Achieving Crispy Skin
Pat each thigh thoroughly with paper towels to remove surface moisture. Dry skin before seasoning or oiling to promote browning.
Salt the skin at least 30 minutes before cooking, or overnight in the fridge for extra crispness. Blot any released liquid before cooking.
Start thighs skin-side down in a hot cast-iron skillet without moving them for 7–10 minutes to render fat and crisp the skin. Finish in a 400–425°F (204–218°C) oven if using bone-in thighs to cook through without burning.
For baked thighs, place them on a wire rack over a sheet pan to allow air circulation. Broil for 1–2 minutes at the end if you want extra color, watching closely to avoid burning.
Ensuring Tenderness
Use bone-in, skin-on thighs for juicy, forgiving results. The fat and bone protect meat from drying and add flavor during cooking.
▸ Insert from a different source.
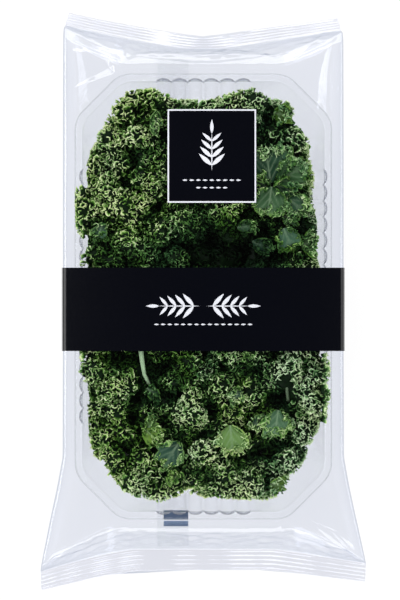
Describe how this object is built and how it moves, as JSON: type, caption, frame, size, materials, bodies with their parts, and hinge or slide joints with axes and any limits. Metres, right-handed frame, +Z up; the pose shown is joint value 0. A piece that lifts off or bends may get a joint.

Cook to an internal temperature of 165°F (74°C) for safety, but pull thighs at 175–185°F (79–85°C) for more tender, falling-off-the-bone texture. Use an instant-read thermometer at the thickest part without touching bone.
Reduce heat after browning the skin and finish in the oven to avoid drying the meat. For braising, cook low and slow in a flavorful liquid until the meat is fork-tender.
Let thighs rest 5–10 minutes after cooking to redistribute juices and keep every bite moist and flavorful.
Storing and Reheating Leftovers
Let cooked thighs cool to room temperature for no longer than two hours. Then refrigerate them in an airtight container for up to 4 days.
For longer storage, freeze the thighs in a single layer on a tray. After freezing, transfer them to a freezer bag for up to 3 months.
Reheat gently to preserve juiciness. Set the oven to 325°F (163°C) and place the thighs on a wire rack until the internal temperature reaches 165°F (74°C), which takes about 15 to 20 minutes for cold thighs.
You can also reheat on the stovetop. Use a covered skillet with a splash of broth over low heat to keep the meat tender.
To crisp the skin on baked chicken thighs, finish under a broiler for 1 to 2 minutes after reheating. Alternatively, pan-sear skin-side down for 2 to 3 minutes.
Avoid microwaving unless you add moisture, as microwaves make the skin soggy and can dry the meat.